Considerações finais
Em suma, os consumidores ou ‘praticantespensantes’8 (OLIVEIRA, 2012), como reconhecemos os sujeitos dos cotidianos - aqui os refugiados -, necessitam criar seus ‘conhecimentossignificações’ para ser utilizado em seus campos de pesquisa. Isso vai desde a criação/junção de palavras (como aparecem neste texto) antes dicotomizadas e que, a partir das opções da linha que escolhemos trabalhar, demonstram para nós limites que precisamos transpor, a fim que consigamos fazer compreender o que pensamos/pesquisamos, mas, também, é necessário às pessoas em situação de deslocamento forçado, para criarem as suas táticas de (re)existência, quanto migrantes. Nesse sentido, concordamos com Andrade et al. (2019, p. 126): “É preciso compreender que nossos muitos sentidos são convocados sempre nas relações das pesquisadoras e pesquisadores com os cotidianos, com os ‘praticantespensantes’ desses tão diferentes e múltiplos ‘espaçostempos’.
Pensando ainda com a ajuda de Certeau (1996), nosso esforço é de construir táticas, a partir de nosso lócus de enunciação, vozes “Outras” que se solidarizam “com os mais fracos”, ou, ainda, que criem táticas que estejam infiltradas nos ‘espaçostempos’ do poder e na tentativa de subvertê-los:
As táticas são procedimentos que valem pela pertinência que dão ao tempo - as circunstâncias que o instante preciso de uma intervenção transforma em situação favorável, a rapidez de movimentos que mudam a organização do espaço, as relações entre momentos sucessivos de um “golpe”, aos cruzamentos possíveis de durações e ritmos heterogêneos etc. Sob este aspecto, a diferença entre umas e outras remete a duas opções históricas em matéria de ação e segurança (opções que respondem, aliás, mais a coerções que a possibilidades): as estratégias apontam para a resistência que o estabelecimento de um lugar oferece ao gasto do tempo; as táticas apontam para uma hábil utilização do tempo, das ocasiões que representa e também dos jogos que introduz nas fundações de um poder. Ainda que os métodos praticados pela arte da guerra cotidiana jamais se apresentem sob uma tão nítida, nem por isso é menos certo que apostas feitas no lugar ou no tempo distinguem as maneiras de agir (CERTEAU, 1996, p. 102).

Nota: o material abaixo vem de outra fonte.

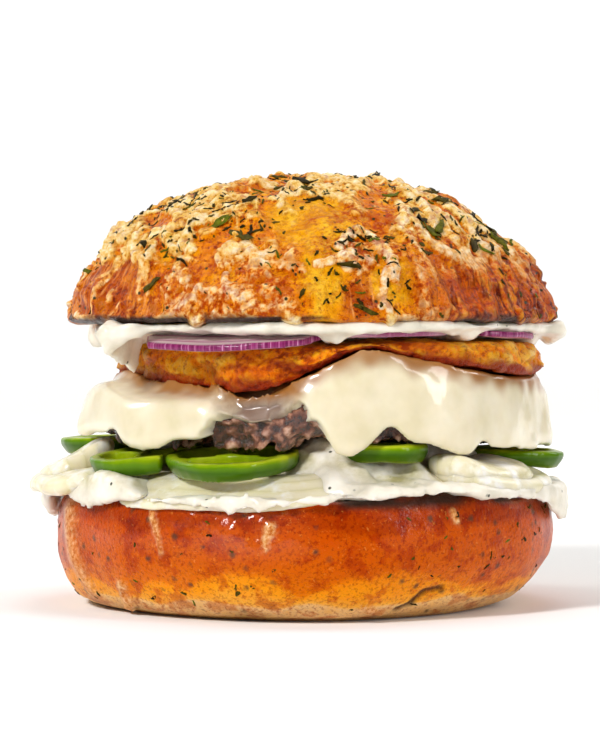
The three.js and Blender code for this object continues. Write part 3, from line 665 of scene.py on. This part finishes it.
# Browned meat wetted by fat: dark purple-brown seams, lighter crumbs and greasy highlights.
fine = add("TexNoise", size=1.5, Detail=5, Roughness=0.65)
blend = add("Math", fine, 0.6, "@crumb")
browned = add("ValToRGB", blend, stops="0.3 2c0e06, 0.48 703c28, 0.63 b48064, 0.79 dcb098, 1 f4d8c4")
toned = add("ValToRGB", "@tone", stops="0 b08a80, 0.6 ffffff, 1 ffe2d0")
meaty = add("Mix", blend_type="MULTIPLY", Factor=0.7, A=browned, B=toned)
gristle = add("Bump", Height=fine, Strength=1, Distance=0.85 * MM)
add("BsdfPrincipled", Base_Color=meaty, Roughness=0.25, Normal=gristle, IOR=1.45,
    Coat_Weight=1, Coat_Roughness=0.05, Coat_Normal=gristle)
patty.data.materials.append(meat)
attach(patty, "root")
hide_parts("beef_patty")

# Melted cheese
# Two slices of mild white cheese melted over the hot patty: thick where they overlap at the right, so thin at
# the left that the meat shows through as a grey tint, and run down in drips with rounded, fatter ends.
CHEESE_VOXEL = 0.73 * MM
CHEESE_THIN = (  # (x, z) of the middle, half width and half height of each place where the cheese is thin
    (-11, 46, 12, 5.5), (-8, 41, 9, 5),
)
CHEESE_HOLES = (  # the same for the places where it has pulled apart over the meat
    (-16.5, 41.4, 3.8, 2.6), (-8.5, 40, 6, 2.4), (-3.4, 43.4, 3.4, 3.2), (-11, 38.6, 9, 1.8),
    (-19.5, 39.2, 2.6, 1.6), (1, 40, 2.4, 3.4),
)

cheese = copied("melted_cheese", "melted_white_cheese", CHEESE_VOXEL, 8)
spots, outward = places_of(cheese), facing_of(cheese)
spots[:, 2] += room(spots, outward, 1, ("fried_fillet",), 3.5 * MM)
across = spots[:, 0] / MM
for inside, hem in ((across - 38, 35.6), (-42 - across, 38.6), (6 - np.abs(across + 25), 38.4)):
    hem += lumps(spots * (1, 1, 0), 9, 106)
    hung = np.minimum(spots[:, 2] / MM, hem) - spots[:, 2] / MM
    spots[:, 2] += hung * MM * (outward[:, 2] < -0.2) * step(0, 2.5, inside) * (spots[:, 2] < 46 * MM)
put(cheese, spots)
remesh(cheese, CHEESE_VOXEL, 20)
spots = places_of(cheese)
front = step(10, -10, spots[:, 1] / MM)
side_view = spots[:, [0, 2]] / MM
thin = step(1.1, 0.3, from_ovals(side_view, CHEESE_THIN)) * front
thin = np.maximum(thin, 0.4 * (1 - front) * step(0.2, 0.7, lumps(spots, 14, 102)))
torn = from_ovals(side_view, CHEESE_HOLES) + 0.45 * lumps(spots, 3.2, 105)
bared = step(1.15, 0.85, torn) * front
lump = grains(spots, 7.5, 101)[0]
drift = sway(spots, 8, 121) * 5 * MM
crease = 1 - np.abs(lumps(spots * (1, 1, 0.35) + drift, 5, 104)) * 2
pleated = step(46, 53, np.abs(spots[:, 0] / MM + 1))
relief = (0.55 * lumps(spots, 13, 100) + 0.7 * (lump - 0.5) * (0.15 + thin)
          + 0.4 * crease * step(0.15, 0.8, thin)
          + 0.8 * pleated * lumps(spots * (1, 1, 0.6) + 0.5 * drift, 6, 108))
lifted = spots + facing_of(cheese) * (relief * MM)[:, None]
sunk, meat_skin = np.clip(0.8 * thin * front + bared, 0, 1), skin_of(patty)
for index in np.flatnonzero(sunk > 0.02):
    meat, normal = meat_skin.find_nearest(Vector(lifted[index]))[:2]
    laid = meat + normal * ((0.5 - 1.6 * bared[index]) * MM)
    lifted[index] += (np.array(laid) - lifted[index]) * sunk[index]
put(cheese, lifted)
soften(cheese, 3)
veil = 0.15 * pleated * step(0.5, -0.3, crease)
mark(cheese, thin=np.clip(thin * (0.85 + 0.35 * lumps(spots, 5, 103)) + veil, 0, 1))
fried = skin_of(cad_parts["fried_fillet"])
greased = np.array([fried.find_nearest(Vector(spot))[3] / MM for spot in lifted])
mark(cheese, greased=step(5.2, 0.6, greased + 1.4 * lumps(spots, 3, 107)))

melted = blank("melted_mild_cheese")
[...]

Em suma, o movimento dos deslocados forçados, associados aos movimentos das pesquisas com os cotidianos, são, por necessidade e por finalidade, ‘espaçostempos’ de criação de saberes outros, que permitem fazer ouvir vozes “Outras”, liberdades “Outras”, modos de ser-existir-fazer-pensar que mobilizem pesquisas “Outras” e movimentem os sistemas de poder, no sentido favorável aos deslocados mundiais, produzindo políticas de acolhimento e integração desses seres humanos, mesmo diante da imobilidade do poder e dos aparelhos sociais do Estado, frente a esse fenômeno global que é o deslocamento de milhares de pessoas no mundo.
O movimento “Sentimento mundo” com os cotidianos dos deslocados nos ajuda a não permitir que eles sejam reduzidos a um fenômeno migratório comum e individual, mas, sim, que sejam compreendidos em sua dimensão e complexidade política, econômica e social dessa avalanche de pessoas em deslocamento pelo mundo, uma massa ordinária, com legítimo direito à sobrevivência e da busca por ele fora de suas nações, diante da operacionalidade que a colonialidade do poder ainda exerce na pós-modernidade e no sistema geopolítico capitalista global.